TASK TO CARRY OUT: Find the string "piece" in the records. Copy every line it appears in.

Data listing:
◇ ◇ ◇
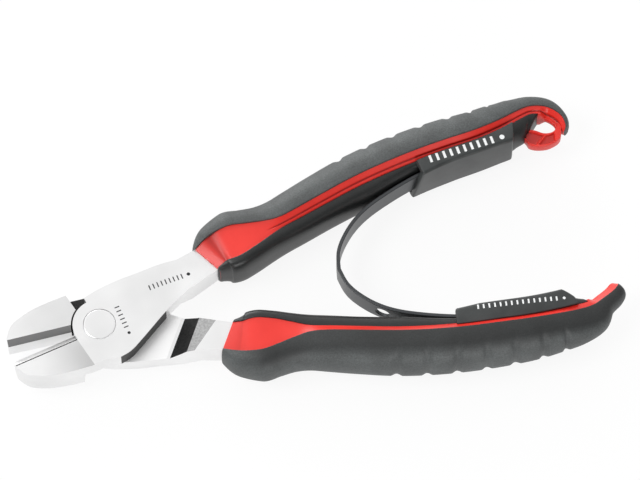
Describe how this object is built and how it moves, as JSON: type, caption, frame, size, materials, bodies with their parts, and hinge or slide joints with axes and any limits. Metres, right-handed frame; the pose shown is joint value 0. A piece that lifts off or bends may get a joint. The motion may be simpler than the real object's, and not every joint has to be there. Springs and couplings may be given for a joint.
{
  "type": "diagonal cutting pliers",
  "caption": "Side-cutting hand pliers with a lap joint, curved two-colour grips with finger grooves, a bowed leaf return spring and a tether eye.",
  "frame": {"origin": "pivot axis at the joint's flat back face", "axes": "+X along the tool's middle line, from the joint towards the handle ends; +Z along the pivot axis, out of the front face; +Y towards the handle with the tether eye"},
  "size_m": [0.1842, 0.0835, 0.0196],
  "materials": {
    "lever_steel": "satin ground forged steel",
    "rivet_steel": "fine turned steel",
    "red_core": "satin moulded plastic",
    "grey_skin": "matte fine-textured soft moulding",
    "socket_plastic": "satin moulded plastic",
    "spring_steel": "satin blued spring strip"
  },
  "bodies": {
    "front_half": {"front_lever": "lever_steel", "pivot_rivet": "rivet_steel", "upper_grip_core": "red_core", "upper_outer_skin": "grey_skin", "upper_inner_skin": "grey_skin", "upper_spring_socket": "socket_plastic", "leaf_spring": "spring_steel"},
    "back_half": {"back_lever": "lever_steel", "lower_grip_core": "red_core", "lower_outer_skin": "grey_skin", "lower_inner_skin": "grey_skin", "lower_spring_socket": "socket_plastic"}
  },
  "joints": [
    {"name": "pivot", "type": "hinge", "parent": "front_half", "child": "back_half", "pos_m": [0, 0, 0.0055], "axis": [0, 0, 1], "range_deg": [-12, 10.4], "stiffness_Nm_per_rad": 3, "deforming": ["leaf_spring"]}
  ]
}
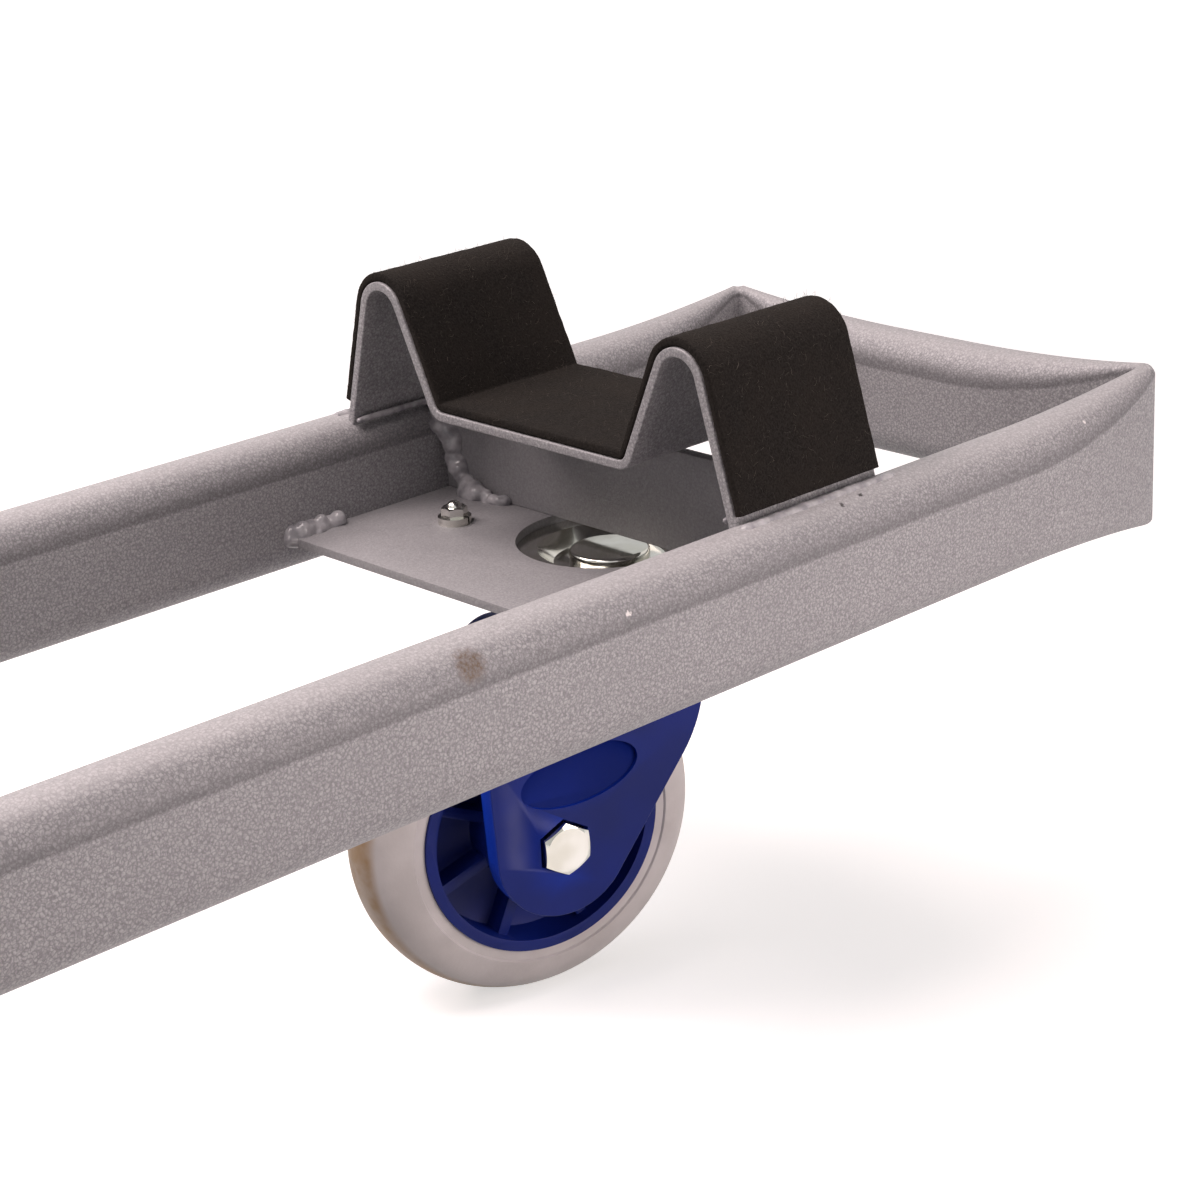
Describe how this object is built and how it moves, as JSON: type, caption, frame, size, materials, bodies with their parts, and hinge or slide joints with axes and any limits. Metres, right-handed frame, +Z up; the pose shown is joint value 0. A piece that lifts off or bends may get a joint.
◇ ◇ ◇
EXERCISE OUTPUT:
Describe how this object is built and how it moves, as JSON: type, caption, frame, size, materials, bodies with their parts, and hinge or slide joints with axes and any limits. Metres, right-handed frame; the pose shown is joint value 0. A piece that lifts off or bends may get a joint. The motion may be simpler than the real object's, and not every joint has to be there. Springs and couplings may be given for a joint.
Describe how this object is built and how it moves, as JSON: type, caption, frame, size, materials, bodies with their parts, and hinge or slide joints with axes and any limits. Metres, right-handed frame, +Z up; the pose shown is joint value 0. A piece that lifts off or bends may get a joint.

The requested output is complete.